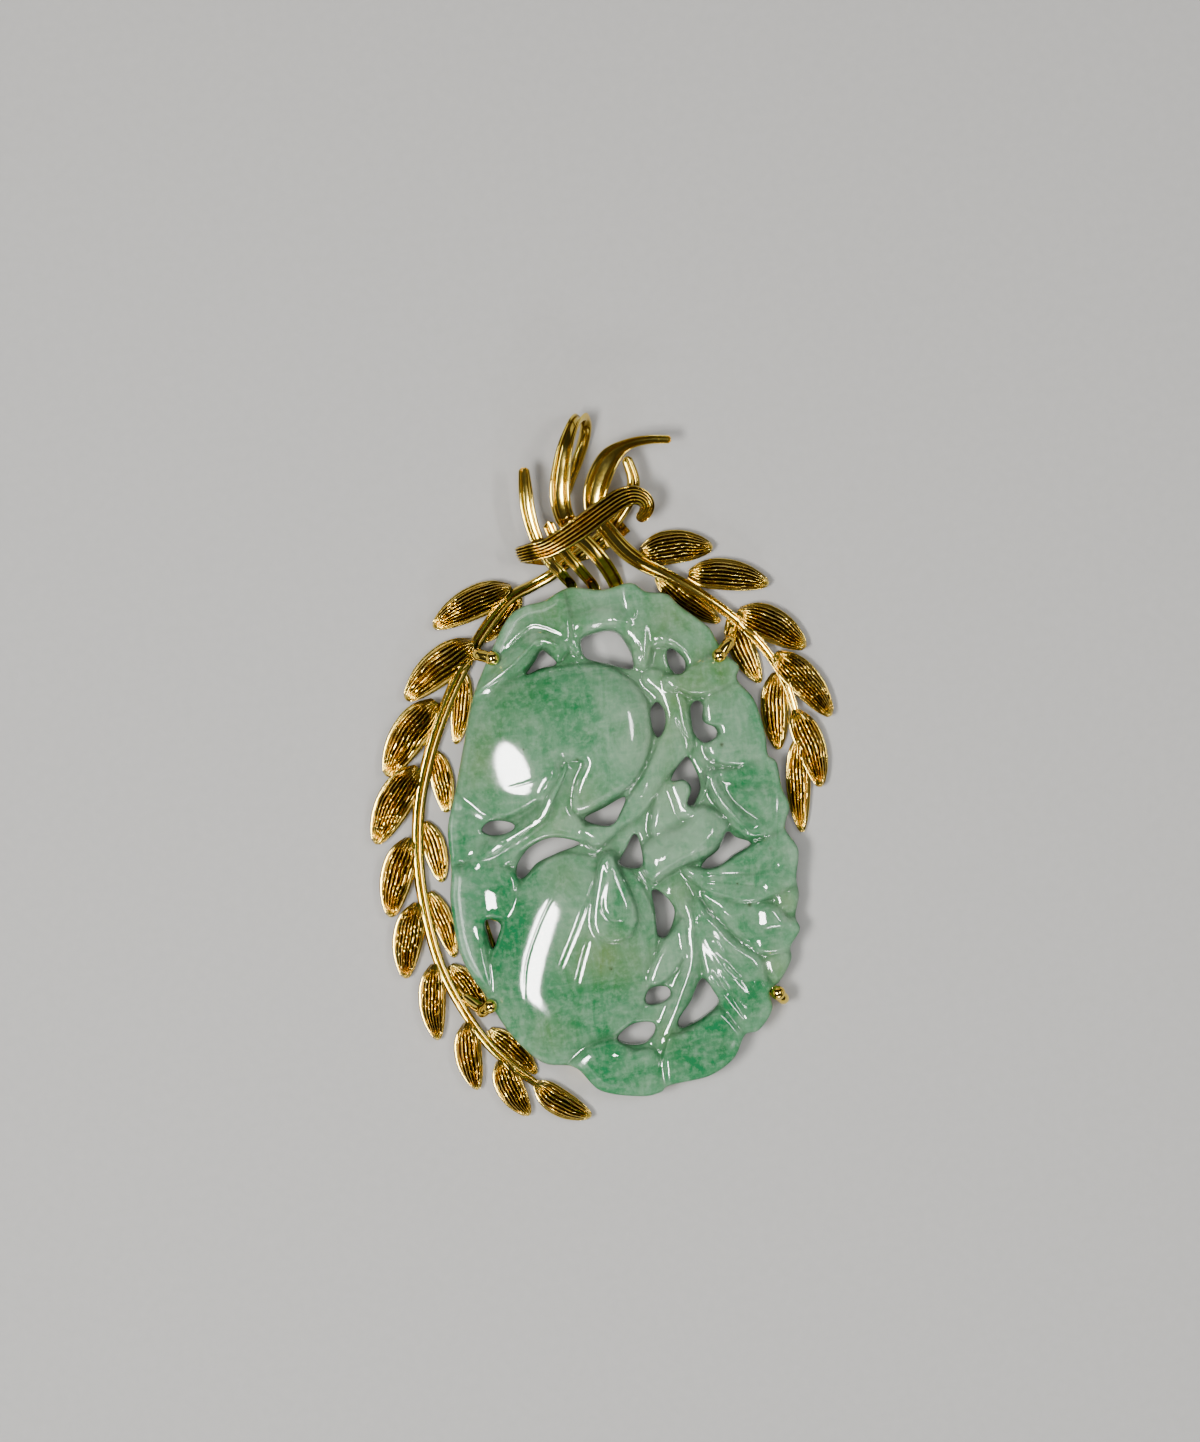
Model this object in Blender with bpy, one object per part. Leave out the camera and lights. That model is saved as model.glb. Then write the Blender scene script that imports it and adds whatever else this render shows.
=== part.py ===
"""Carved and pierced oval of green jadeite, two fruits on a vine among leaves, in a gold pendant mount.

The pendant lies on its back: +Z is its front, +Y points along the stone's long axis towards the bail, and the
origin is under the middle of its box. Plan positions (u, v) are in millimetres from the middle of the stone,
heights are in millimetres above the surface that the pendant lies on, and both become metres in place().
"""
import math
from collections import namedtuple

import bmesh
import bpy
import numpy as np
from mathutils import Vector
from mathutils.geometry import delaunay_2d_cdt

MM = 0.001
STONE_MIDDLE = (1.12, -9.49)
GAP = 0.3
SHARP_DEGREES = 45.0

# Colours
JADE_COLOUR = (0.30, 0.56, 0.38, 1.0)
GOLD_COLOUR = (0.83, 0.56, 0.20, 1.0)
JADE_ROUGHNESS = 0.18
GOLD_ROUGHNESS = 0.22

# Stone: the height of its flat back, heights above that back, and the spacing of its facets
STONE_BACK = 1.6
GROUND_HEIGHT = 2.3
EDGE_ROUND = 0.6
SKIRT_SLOPE = 2.2
FORM_SOFTNESS = 0.12
LINE_FADE_SHARE = 0.2
DOME_RISE = 0.8
DOME_HALF_WIDTH = 21.5
DOME_HALF_HEIGHT = 32.0
FACET = 1.12
EDGE_FACET = 1.35
CREASE_FACET = 1.0
CURVE_SPAN_STEPS = 4

STONE_OUTLINE = (
    (-2.4, 30.4), (1.3, 29.7), (4.7, 30.1), (6.4, 28.9), (8.8, 28.3), (10.1, 26.8), (13.0, 24.1),
    (13.8, 22.5), (14.7, 20.6), (16.1, 19.0), (15.7, 17.5), (17.4, 14.9), (18.2, 11.0), (18.2, 8.5),
    (19.1, 7.4), (19.4, 4.3), (20.0, 2.2), (19.2, -0.3), (20.4, -2.9), (19.8, -6.1), (19.9, -8.2),
    (19.2, -10.6), (19.5, -12.2), (18.2, -14.0), (18.1, -15.6), (16.4, -18.0), (15.1, -18.9),
    (15.2, -21.0), (13.4, -23.2), (11.7, -23.6), (10.1, -26.1), (7.0, -27.8), (2.4, -28.3),
    (1.2, -29.0), (-1.2, -29.2), (-5.7, -28.0), (-8.3, -25.0), (-12.0, -24.0), (-15.3, -20.3),
    (-17.6, -15.7), (-19.9, -10.7), (-20.4, -4.5), (-19.9, -0.6), (-19.7, 4.3), (-18.6, 7.7),
    (-16.8, 13.5), (-15.1, 18.9), (-12.4, 23.9), (-9.9, 27.7), (-7.8, 28.9), (-5.5, 29.2))

# Piercings between the carved forms, each a closed smooth curve through its points
PIERCINGS = {
    "under_top_arch": ((-1.7, 23.2), (-1.4, 24.4), (2.1, 24.7), (3.7, 22.2), (3.7, 20.2), (0.9, 21.2),
                       (-1.3, 22.0)),
    "upper_right": ((8.0, 21.6), (8.7, 21.9), (9.9, 20.5), (9.7, 19.2), (8.8, 19.0), (8.1, 20.0)),
    "upper_left": ((-6.4, 23.5), (-5.7, 22.9), (-4.9, 21.8), (-6.8, 21.5), (-8.5, 21.0), (-7.4, 22.3)),
    "beside_fruit": ((6.1, 16.0), (6.9, 14.9), (6.7, 13.0), (5.8, 11.9), (5.3, 13.2), (5.3, 15.0)),
    "vine_bend": ((10.0, 15.0), (10.7, 15.6), (11.4, 15.1), (11.2, 13.2), (12.5, 12.2), (12.5, 11.2),
                  (11.1, 10.7), (10.1, 11.8), (9.9, 13.4)),
    "round_bud": ((6.7, 6.8), (8.6, 9.2), (9.3, 8.6), (10.0, 5.8), (9.0, 3.8), (8.2, 3.9), (8.9, 5.6),
                  (8.2, 6.7)),
    "under_fruit": ((1.1, 5.5), (0.4, 3.8), (-0.7, 2.5), (-2.4, 2.7), (-3.8, 3.6), (-1.5, 4.5)),
    "left_leaf": ((-15.8, 3.6), (-14.9, 4.5), (-13.2, 4.4), (-12.0, 3.8), (-12.6, 3.1), (-14.6, 2.9)),
    "under_twig": ((-12.3, -2.2), (-12.1, -0.7), (-10.3, 1.1), (-7.6, 1.8), (-4.7, 0.8), (-7.4, 0.0),
                   (-9.9, -0.9), (-11.5, -2.3)),
    "beside_stalk": ((1.7, 1.1), (2.2, 0.1), (2.1, -2.7), (-0.3, -2.2), (0.6, -0.4)),
    "under_bud": ((12.4, 0.1), (13.4, -0.7), (15.0, -1.6), (13.0, -2.6), (11.0, -3.7), (9.1, -3.7),
                  (9.6, -2.9), (11.3, -1.8)),
    "beside_lower_fruit": ((3.0, -5.7), (4.1, -6.1), (5.3, -8.3), (4.2, -10.9), (3.1, -10.9), (3.1, -8.2)),
    "lower_left": ((-16.6, -6.8), (-15.0, -7.4), (-15.4, -8.8), (-16.2, -10.2), (-16.6, -8.6)),
    "beside_stem": ((0.7, -18.2), (1.4, -17.0), (3.2, -16.9), (3.7, -17.9), (2.6, -18.7), (1.2, -18.8)),
    "above_bottom_leaf": ((1.2, -20.9), (1.3, -22.0), (0.1, -23.1), (-1.6, -23.1), (-3.0, -22.2),
                          (-1.1, -20.8)),
    "right_of_stem": ((7.5, -16.5), (8.8, -18.4), (9.0, -19.6), (7.0, -21.0), (4.6, -21.9), (4.3, -20.9),
                      (5.9, -19.0)),
}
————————
* The task
From the first line of the data above to the line holding "CURVE_SPAN_STEPS = 4", reproduce each line exactly; emit no other lines.

* Exercise answer
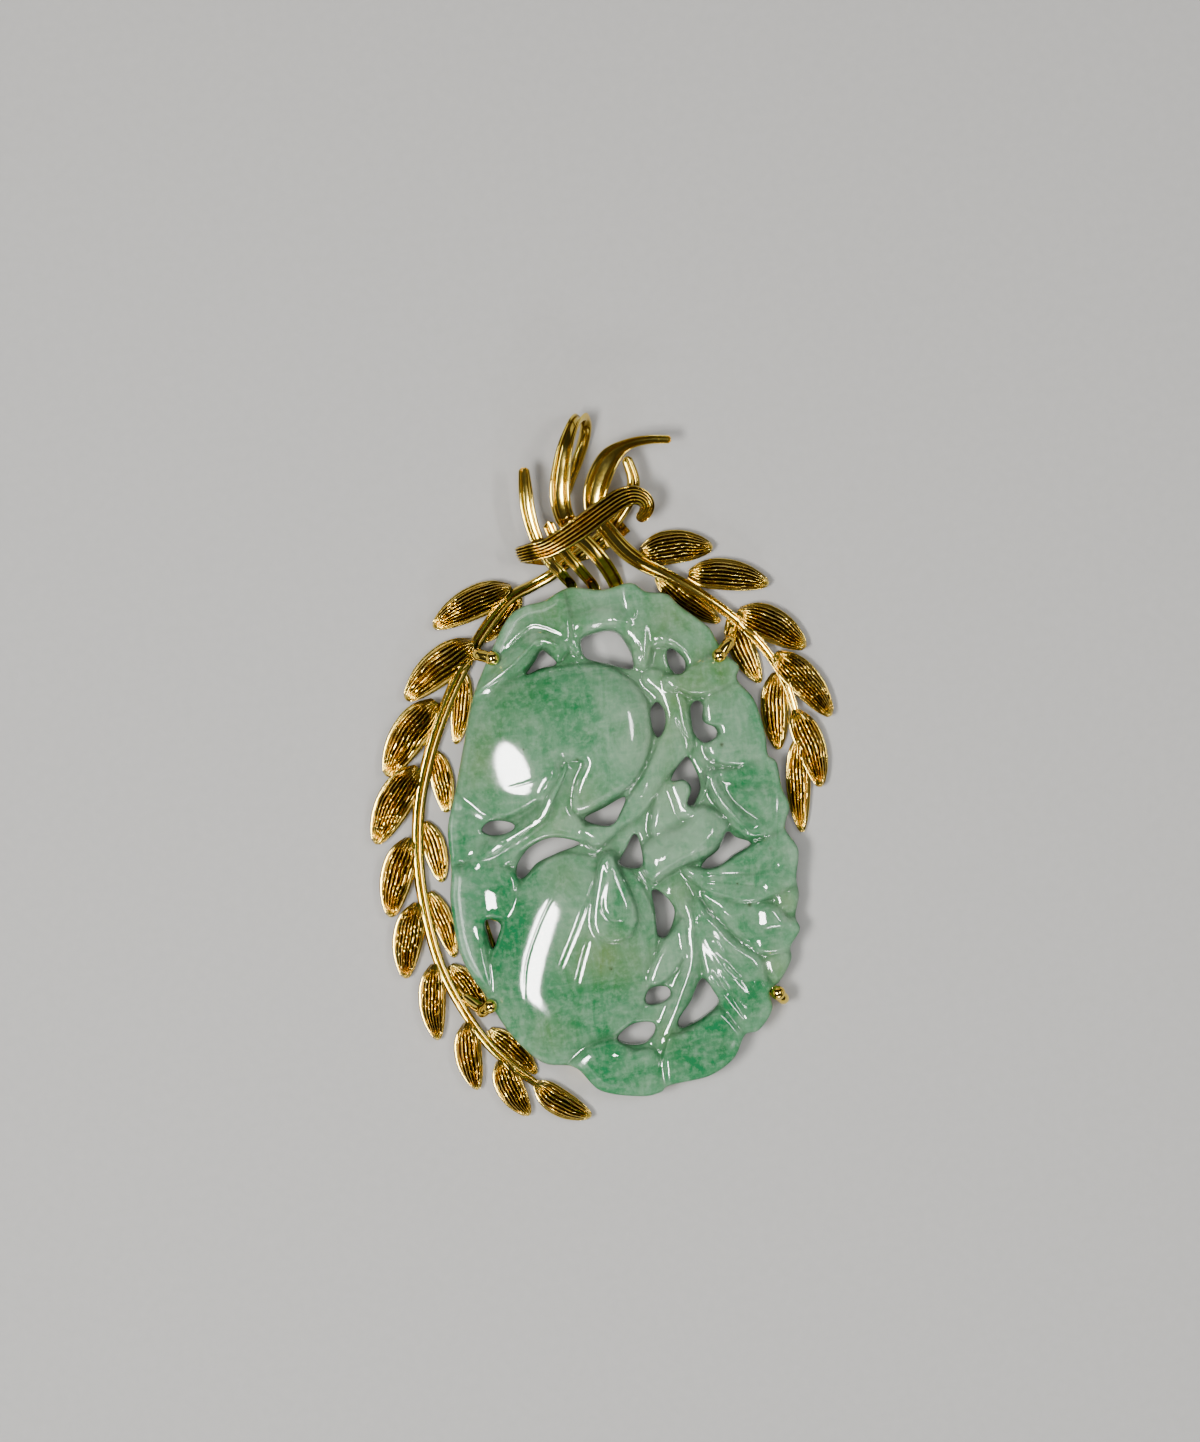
Model this object in Blender with bpy, one object per part. Leave out the camera and lights. That model is saved as model.glb. Then write the Blender scene script that imports it and adds whatever else this render shows.
=== part.py ===
"""Carved and pierced oval of green jadeite, two fruits on a vine among leaves, in a gold pendant mount.

The pendant lies on its back: +Z is its front, +Y points along the stone's long axis towards the bail, and the
origin is under the middle of its box. Plan positions (u, v) are in millimetres from the middle of the stone,
heights are in millimetres above the surface that the pendant lies on, and both become metres in place().
"""
import math
from collections import namedtuple

import bmesh
import bpy
import numpy as np
from mathutils import Vector
from mathutils.geometry import delaunay_2d_cdt

MM = 0.001
STONE_MIDDLE = (1.12, -9.49)
GAP = 0.3
SHARP_DEGREES = 45.0

# Colours
JADE_COLOUR = (0.30, 0.56, 0.38, 1.0)
GOLD_COLOUR = (0.83, 0.56, 0.20, 1.0)
JADE_ROUGHNESS = 0.18
GOLD_ROUGHNESS = 0.22

# Stone: the height of its flat back, heights above that back, and the spacing of its facets
STONE_BACK = 1.6
GROUND_HEIGHT = 2.3
EDGE_ROUND = 0.6
SKIRT_SLOPE = 2.2
FORM_SOFTNESS = 0.12
LINE_FADE_SHARE = 0.2
DOME_RISE = 0.8
DOME_HALF_WIDTH = 21.5
DOME_HALF_HEIGHT = 32.0
FACET = 1.12
EDGE_FACET = 1.35
CREASE_FACET = 1.0
CURVE_SPAN_STEPS = 4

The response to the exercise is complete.